### [Short exercise]
Quote the listing below word for word, stopping after the line that contains "RICE_NAVY, body, raised=raised)".

### [Data block]
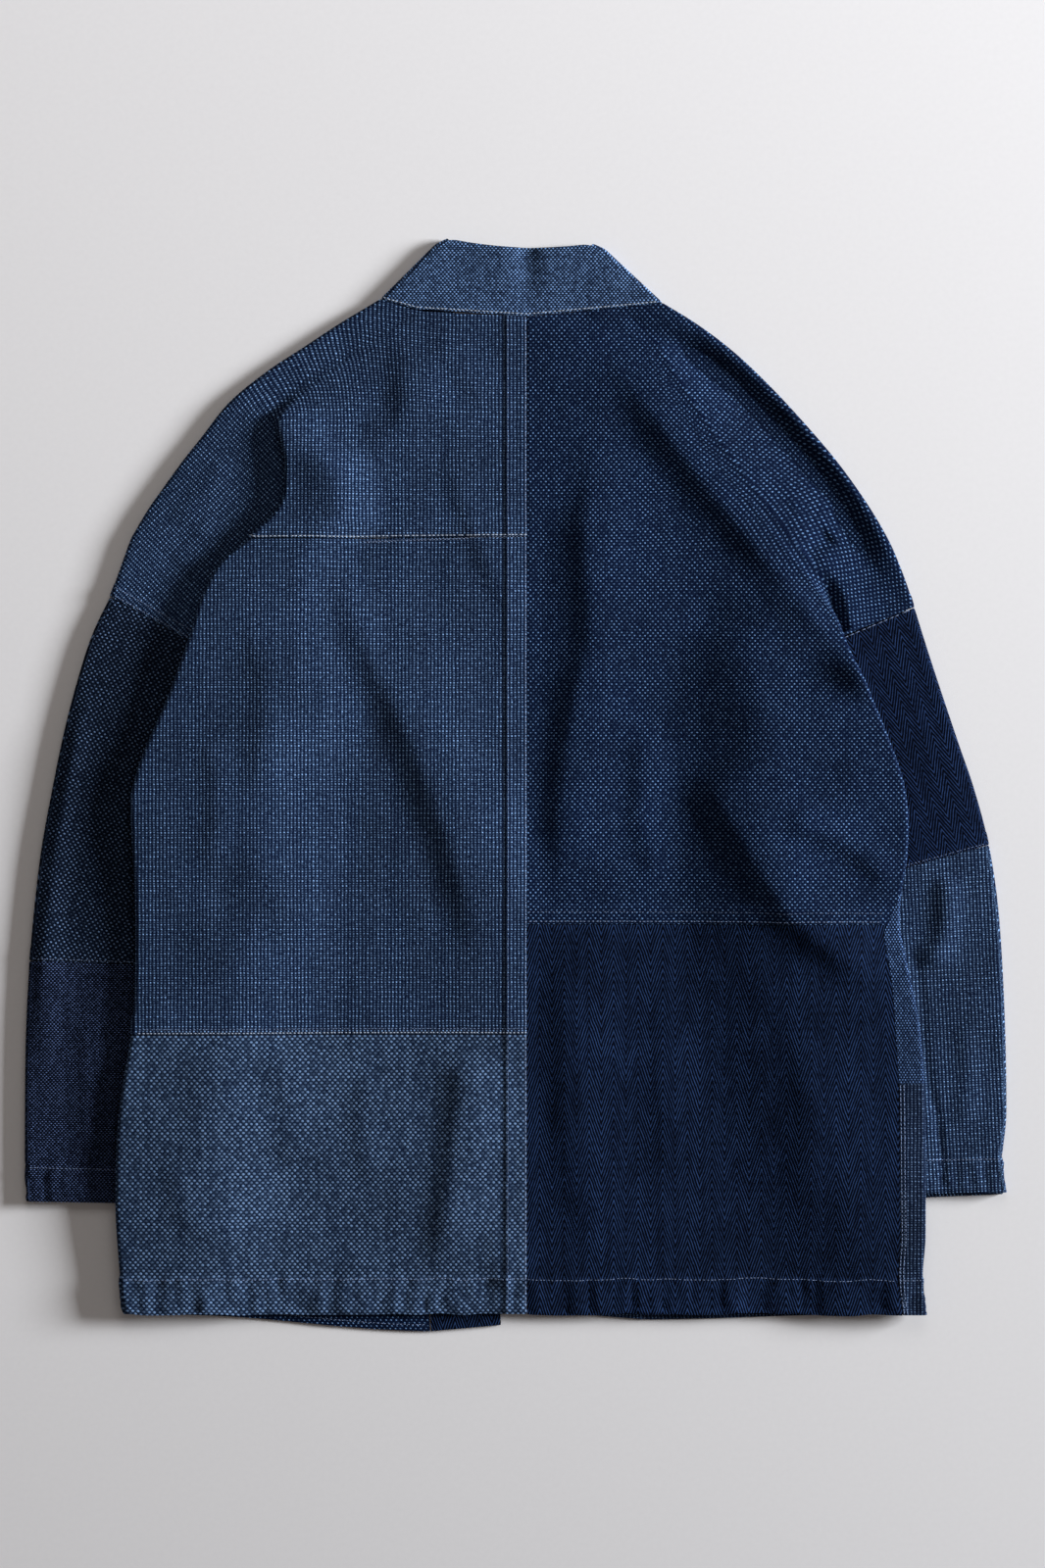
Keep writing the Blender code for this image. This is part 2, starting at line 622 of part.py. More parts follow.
def make_right_back():
    """Right back, with its drop shoulder, in one piece from the neck to the hem panel."""
    rows = list(range(len(RIGHT_SHOULDER)))
    upper = stacked([shoulder_section("right", row, SHOULDER_COUNTS) for row in rows])
    ys = side_rows(RIGHT_TOP_Y, RIGHT_SEAM_Y, PANEL_FELL)
    lower = stacked([side_section("right", y, SIDE_COUNTS)[0] for y in ys])
    lower = inset_columns(lower, False, True)
    pad = np.full((len(ys), upper.shape[1] - lower.shape[1], 3), np.nan)
    grid = np.concatenate([upper, np.concatenate([lower, pad], axis=1)])
    grid[:, 0, 0] += SEAM_GAP / 2
    raised = np.zeros(grid.shape[:2])
    flat = len(rows) + np.flatnonzero(np.array(ys) <= RIGHT_SEAM_Y + PANEL_FELL + 1e-6)
    raised[flat, :SIDE_COUNTS["main"] + 1] = PANEL_RAISE
    first = sum(SHOULDER_COUNTS[key] for key in ("main", "turn", "run", "turn")) + 1
    last = len(rows) - 1
    raised[last, first + 1:-SHOULDER_COUNTS["edge"]] = PANEL_RAISE
    body = inset_rows(grid, True, True)
    arm = inset_rows(grid[:last + 1, first - 1:], False, True)[-1]
    body[last, first - 1:] = arm
    wall("back_right", RICE_NAVY, body, raised=raised)


def shoulder_front(side, colour):
    """The front's upper part: the shoulder fold's under side, and the drop shoulder to the armhole."""
    sign, table, _, sleeve = SIDES[side]
    arm = sleeve[0]
    last_row = len(table) - 1
    neck_y = collar_fold(side, 0.0)[-1][1]
    ends = []
    for row in range(last_row + 1):
        groups = shoulder_section(side, row, SHOULDER_COUNTS)
        out = np.array((column(table, "out_x", None)(row), column(table, "out_y", None)(row)))
        inner = groups[3][-1][:2]
        y = float(column(table, "centre_y", None)(row))
        seam_y = min(y, neck_y - 8.0 - 14.0 * row)
        if side == "right" and row == last_row:
            seam_y = RIGHT_TOP_Y
            share = (arm.out_y - seam_y) / (arm.out_y - arm.in_y)
            inner = np.array((arm.out_x + (arm.in_x - arm.out_x) * share, seam_y))
        seam = np.array((band_seam_x(side, seam_y) + sign * SEAM_GAP, seam_y))
        if (inner[0] - seam[0]) * sign < 15:
            inner = along_line(seam, out, [0.5])[0]
        ends.append((groups[-1][-1], inner, seam))
    rows = []
    for row, (end, inner, seam) in enumerate(ends):
        raised = {last_row - 1: 0.4, last_row: 1.0}.get(row, 0.0)
        rows.append(front_row(end, inner, seam, float(ease(row / 2)), raised))
    if side == "left":
        for share in (0.5, 1.0):
            place = np.array((arm.in_x, arm.in_y)) * share + ends[-1][1] * (1 - share)
            out = np.array((arm.out_x, arm.out_y)) * share + np.array(table[-1][5:7]) * (1 - share)
            end = outer_run(place, LAID, out, SHOULDER_COUNTS)[-1][-1]
            rows.append(front_row(end, place, None, 1.0, 0.0))
    grid = np.array(rows)
    grid = inset_columns(grid, True, False)
    body = inset_rows(grid[:len(ends)], False, True)
    if side == "left":
        grid[len(ends) - 1, 6:] = body[-1, 6:]
        grid[-1, :6] = inset_rows(grid[:, :6], False, True)[-1]
    else:
        grid = body
    wall("front_" + side + "_upper", colour, grid)


def front_row(end, inner, seam, lift, raised):
    """Points from the shoulder fold in to an inner place, and on to the band. Past the inner place
    they rise by a share of the way to the lower front, which passes over the sleeve."""
    out = end[:2]
    first = along_line(out, inner, np.linspace(0, 1, 6))
    width = np.linalg.norm(first - out, axis=1)
    height = FLOOR_MID + lift * edge_lift(width)
    height[0] = end[2]
    points = np.column_stack([first, height])
    if seam is None:
        return np.concatenate([points, np.full((4, 3), np.nan)])
    second = along_line(inner, seam, np.linspace(0, 1, 5))[1:]
    level = FLOOR_MID + (front_height(second[:, 0], second[:, 1]) - FLOOR_MID) * raised
    return np.concatenate([points, np.column_stack([second, level])])


def front_hem_y(side, x):
    """The front hem, which shows a little past the back hem towards the front edge."""
    end = BAND_END[side]
    span = (x - end.seam_x) / (SIDES[side][2][-1].edge_x - end.seam_x)
    return end.seam_y + (BACK_HEM_Y - end.seam_y) * ease(span * 1.15)


def front_panel(name, colour, side, ys, hem=False):
    """A front below the underarm, from the side seam in to the band."""
    sign = SIDES[side][0]
    high, low = ys[0], ys[-1]
    rows = []
    for y in ys:
        lead = side_section(side, y, SIDE_COUNTS)[1]
        seam_x = float(band_seam_x(side, y)) + sign * SEAM_GAP
        x = np.linspace(lead[-1, 0], seam_x, 11)[1:]
        settle = 1 - ease(np.abs(x - lead[-1, 0]) / 30.0)
        height = front_height(x, y) + (lead[-1, 2] - front_height(lead[-1, 0], y)) * settle
        reach = np.full(len(x), y)
        if hem:
            share = (high - y) / (high - low)
            reach = y + (front_hem_y(side, x) - low) * share ** 2
        rows.append(np.concatenate([lead, np.column_stack([x, reach, height])]))
    grid = inset_rows(np.array(rows), True, not hem)
    grid = inset_columns(grid, True, False)
    wall(name, colour, grid)


def collar_corners(side):
    """One side of the neck seam: where its shallow pleat ends, its outer end, and the way between."""
    groups = shoulder_section(side, 0, SHOULDER_COUNTS)
    out = np.array(SIDES[side][1][0][5:7])
    place = groups[3][-1][:2]
    way = (out - place) / np.linalg.norm(out - place)
    return place, out, way


def collar_fold(side, share):
    """The collar's side fold at one share of its depth: over the fold and a little way back under."""
    place, out, way = collar_corners(side)
    top = np.array(COLLAR_TOP[side])
    rise = (top - out) / np.linalg.norm(top - out)
    square = np.array((-rise[1], rise[0])) * -SIDES[side][0]
    way = way * (1 - share) + square * share
    way = way / np.linalg.norm(way)
    end = out * (1 - share) + top * share
    start = end - way * (COLLAR_TURN + BAND / 2)
    angle = np.concatenate([[0.0], turn_angles(6)])
    plan = start + way * (COLLAR_TURN * np.sin(angle))[:, None]
    height = LAID - COLLAR_TURN * (1 - np.cos(angle))
    points = np.column_stack([plan, height])
    return np.concatenate([points, [[*(start - way * HEM_RUN), height[-1]]]])


def make_collar():
    """The band behind the neck, folded at both shoulder points, where it turns under to the front."""
    centre = np.array((CENTRE_X, RIGHT_SHOULDER[0].centre_y))
    left, right = [collar_corners(side)[0] for side in ("left", "right")]
    seam_ends = [collar_fold(side, 0.0)[0, :2] for side in ("left", "right")]
    top_ends = [collar_fold(side, 1.0)[0, :2] for side in ("left", "right")]
    marks = [seam_ends[0], left, centre, right, seam_ends[1]]
    low = [along_line(a, b, np.arange(n) / n) for a, b, n in zip(marks[:-1], marks[1:], (2, 5, 5, 2))]
    low = np.concatenate([*low, marks[-1:]])
    across = (low[:, 0] - low[0, 0]) / (low[-1, 0] - low[0, 0])
    high = along_line(*top_ends, across)
    high[:, 1] -= COLLAR_DIP * 4 * across * (1 - across)
    rows = []
    for share in np.linspace(0, 1, 5):
        turned = [collar_fold(side, share) for side in ("left", "right")]
        plan = low * (1 - share) + high * share
        plan[0], plan[-1] = turned[0][0, :2], turned[1][0, :2]
        dent = COLLAR_DENT * share * np.exp(-(((plan[:, 0] - CENTRE_X) / 16) ** 2))
        middle = np.column_stack([plan, LAID - dent])
        rows.append(np.concatenate([turned[0][:0:-1], middle, turned[1][1:]]))
    grid = inset_rows(np.array(rows), True, False)
    grid = inset_columns(grid, True, True)
    wall("collar", BASKET_BLUE, grid, thickness=BAND)


def make_band(name, colour, side):
    """A front band, from the collar's fold down the front edge to the hem."""
    end = BAND_END[side]
    top = np.array([collar_fold(side, share)[-1] for share in (0, 0.5, 1)])
    inner_top = top[2]
    rows = [top]
    for share in np.linspace(0, 1, 12):
        y = np.linspace(end.seam_y, end.inner_y, 3) * share + 350.0 * (1 - share)
        seam_x = band_seam_x(side, y[0])
        way = (inner_top[1] - y[2]) / (inner_top[1] - end.inner_y)
        inner_x = inner_top[0] + (end.inner_x - inner_top[0]) * way
        x = np.linspace(seam_x, inner_x, 3)
        rows.append(np.column_stack([x, y, np.full(3, BAND / 2)]))
    grid = inset_rows(np.array(rows), True, False)
    wall(name, colour, grid, thickness=BAND)


def sleeve_ring(side, row):
    """One flattened ring of a sleeve: over the top from the outer edge, and back along the surface."""
    table = SIDES[side][3]
    at = {name: float(column(table, name, None)(row)) for name in Sleeve._fields}
    out = np.array((at["out_x"], at["out_y"]))
    inner = np.array((at["in_x"], at["in_y"]))
    width = np.linalg.norm(out - inner)
    way = (out - inner) / width
    half = TURN + CLOTH / 2
    outer_end, inner_end = out - way * half, inner + way * half
    shares = np.linspace(0, 1, 9)
    plan = along_line(outer_end, inner_end, shares)
    inward = shares * (width - 2 * half)
    fade = ease(inward / 8.0) * ease((width - 2 * half - inward) / 20.0)
    folds = sum(ridge(fold, plan[:, 0], plan[:, 1]) for fold in SLEEVE_FOLDS)
    top = np.column_stack([plan, LAID + edge_lift(inward) + folds * fade])
    angle = turn_angles(5)[:-1]
    rounded = np.column_stack([
        inner_end - way * (TURN * np.sin(angle))[:, None], LAID - TURN * (1 - np.cos(angle))])
    shares = np.linspace(0, 1, 6)
    plan = along_line(inner_end, outer_end, shares)
    under = np.column_stack([plan, FLOOR_MID + edge_lift((1 - shares) * (width - 2 * half))])
    outer_round = np.column_stack([
        outer_end + way * (TURN * np.sin(angle))[:, None],
        top[0, 2] - TURN * (1 + np.cos(angle))])
    return np.concatenate([top, rounded, under, outer_round])


def make_sleeve(name, colour, side, first, last, cuff=False):
    """A length of sleeve between two sections, as a flattened tube that is open at both ends."""
    table = SIDES[side][3]
    rows = list(np.arange(first, last + 0.01, 1.0))
    if cuff:
        end_y = table[-1].out_y
        fine = np.linspace(first, last, 801)
        ys = column(table, "out_y", None)(fine)
        hem = [float(np.interp(-(end_y + CUFF_DEPTH + more), -ys, fine)) for more in (0, FELL_STEP)]
        rows = sorted([row for row in rows if all(abs(row - h) > 0.3 for h in hem)] + hem)
        if rows[-1] != last:
            rows.append(last)
    grid = np.array([sleeve_ring(side, row) for row in rows])
    raised = np.zeros(grid.shape[:2])
    if cuff:
        raised[-(len(rows) - rows.index(hem[0])):, :9] = HEM_RAISE
        if side == "right":
            share = np.linspace(1, 0.0, 6)
            grid[-1, 13:19, 1] -= CUFF_SLIP * share
    grid = inset_rows(grid, True, not cuff)
    wall(name, colour, grid, raised=raised, ring=True)


# The model

for old in list(bpy.data.objects):
    bpy.data.objects.remove(old, do_unlink=True)
bpy.context.scene.unit_settings.scale_length = 1.0
jacket = bpy.data.collections.new("patchwork_jacket")
bpy.context.scene.collection.children.link(jacket)

left_rows = side_rows(LEFT_TOP_Y, LEFT_SEAM_Y, PANEL_FELL)
left_hem_rows = side_rows(LEFT_SEAM_Y, BACK_HEM_Y, HEM_DEPTH)
right_rows = side_rows(RIGHT_TOP_Y, RIGHT_SEAM_Y, PANEL_FELL)
right_hem_rows = side_rows(RIGHT_SEAM_Y, BACK_HEM_Y, HEM_DEPTH)
right_front_rows = right_rows + right_hem_rows[1:]
patch_row = min(range(len(right_front_rows)), key=lambda i: abs(right_front_rows[i] - FRONT_PATCH_Y))

make_left_yoke()
back_panel("back_left", GRID_BLUE, "left", LEFT_TOP_Y, LEFT_SEAM_Y, tilt=YOKE_TILT)
back_panel("hem_left", BIRDSEYE_BLUE, "left", LEFT_SEAM_Y, BACK_HEM_Y, hem=True)
make_right_back()
back_panel("hem_right", HERRINGBONE_NAVY, "right", RIGHT_SEAM_Y, BACK_HEM_Y, hem=True)
shoulder_front("left", GRID_BLUE)
shoulder_front("right", RICE_NAVY)
front_panel("front_left", RICE_NAVY, "left", left_rows + left_hem_rows[1:], hem=True)
front_panel("front_right", BASKET_BLUE, "right", right_front_rows[:patch_row + 1])
front_panel("front_right_hem", GRID_BLUE, "right", right_front_rows[patch_row:], hem=True)
make_collar()
make_band("band_left", HERRINGBONE_NAVY, "left")
make_band("band_right", GRID_BLUE, "right")
make_sleeve("sleeve_left_upper", RICE_NAVY, "left", 0, LEFT_PATCH_ROW)
make_sleeve("sleeve_left_lower", DOT_BLUE, "left", LEFT_PATCH_ROW, len(LEFT_SLEEVE) - 1, cuff=True)
make_sleeve("sleeve_right_upper", HERRINGBONE_NAVY, "right", 0, RIGHT_PATCH_ROW)
make_sleeve("sleeve_right_lower", GRID_BLUE, "right", RIGHT_PATCH_ROW, len(RIGHT_SLEEVE) - 1, cuff=True)
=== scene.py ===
"""Looks for the patchwork cotton jacket that lies flat with its back up.

Every cloth piece is made again at a finer step from the same sections as its CAD solid, with small
folds, puckers, raised seams and stitches. Lengths in the tables are millimetres.
"""
import math
from collections import namedtuple

import bpy
import numpy as np
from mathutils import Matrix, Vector


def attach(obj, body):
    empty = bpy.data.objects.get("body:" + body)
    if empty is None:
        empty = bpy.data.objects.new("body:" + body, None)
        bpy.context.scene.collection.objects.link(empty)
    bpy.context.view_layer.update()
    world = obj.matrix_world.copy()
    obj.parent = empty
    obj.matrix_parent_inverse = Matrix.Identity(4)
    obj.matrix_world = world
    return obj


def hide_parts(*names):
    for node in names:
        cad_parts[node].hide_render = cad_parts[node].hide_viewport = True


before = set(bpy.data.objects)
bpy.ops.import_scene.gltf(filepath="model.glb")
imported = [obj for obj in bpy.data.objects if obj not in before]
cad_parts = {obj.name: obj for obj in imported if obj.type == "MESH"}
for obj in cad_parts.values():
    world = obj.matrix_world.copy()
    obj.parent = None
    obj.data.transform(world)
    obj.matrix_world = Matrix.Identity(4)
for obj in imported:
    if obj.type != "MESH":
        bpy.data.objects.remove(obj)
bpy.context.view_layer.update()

MM = 0.001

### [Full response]
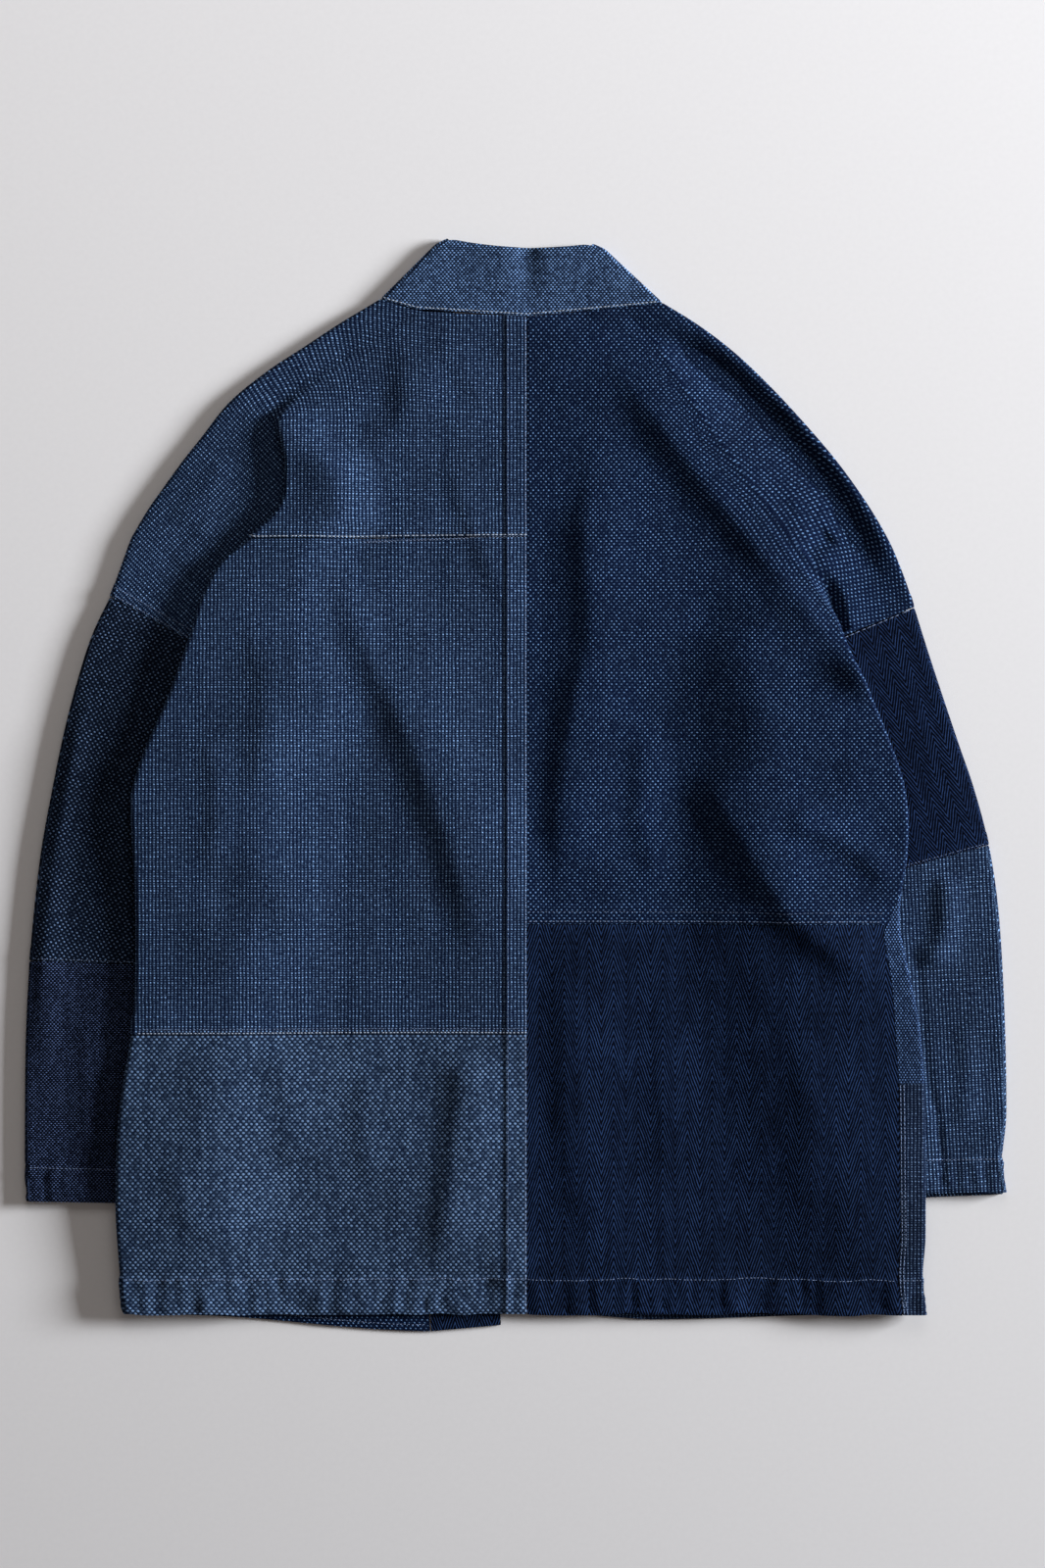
Keep writing the Blender code for this image. This is part 2, starting at line 622 of part.py. More parts follow.
def make_right_back():
    """Right back, with its drop shoulder, in one piece from the neck to the hem panel."""
    rows = list(range(len(RIGHT_SHOULDER)))
    upper = stacked([shoulder_section("right", row, SHOULDER_COUNTS) for row in rows])
    ys = side_rows(RIGHT_TOP_Y, RIGHT_SEAM_Y, PANEL_FELL)
    lower = stacked([side_section("right", y, SIDE_COUNTS)[0] for y in ys])
    lower = inset_columns(lower, False, True)
    pad = np.full((len(ys), upper.shape[1] - lower.shape[1], 3), np.nan)
    grid = np.concatenate([upper, np.concatenate([lower, pad], axis=1)])
    grid[:, 0, 0] += SEAM_GAP / 2
    raised = np.zeros(grid.shape[:2])
    flat = len(rows) + np.flatnonzero(np.array(ys) <= RIGHT_SEAM_Y + PANEL_FELL + 1e-6)
    raised[flat, :SIDE_COUNTS["main"] + 1] = PANEL_RAISE
    first = sum(SHOULDER_COUNTS[key] for key in ("main", "turn", "run", "turn")) + 1
    last = len(rows) - 1
    raised[last, first + 1:-SHOULDER_COUNTS["edge"]] = PANEL_RAISE
    body = inset_rows(grid, True, True)
    arm = inset_rows(grid[:last + 1, first - 1:], False, True)[-1]
    body[last, first - 1:] = arm
    wall("back_right", RICE_NAVY, body, raised=raised)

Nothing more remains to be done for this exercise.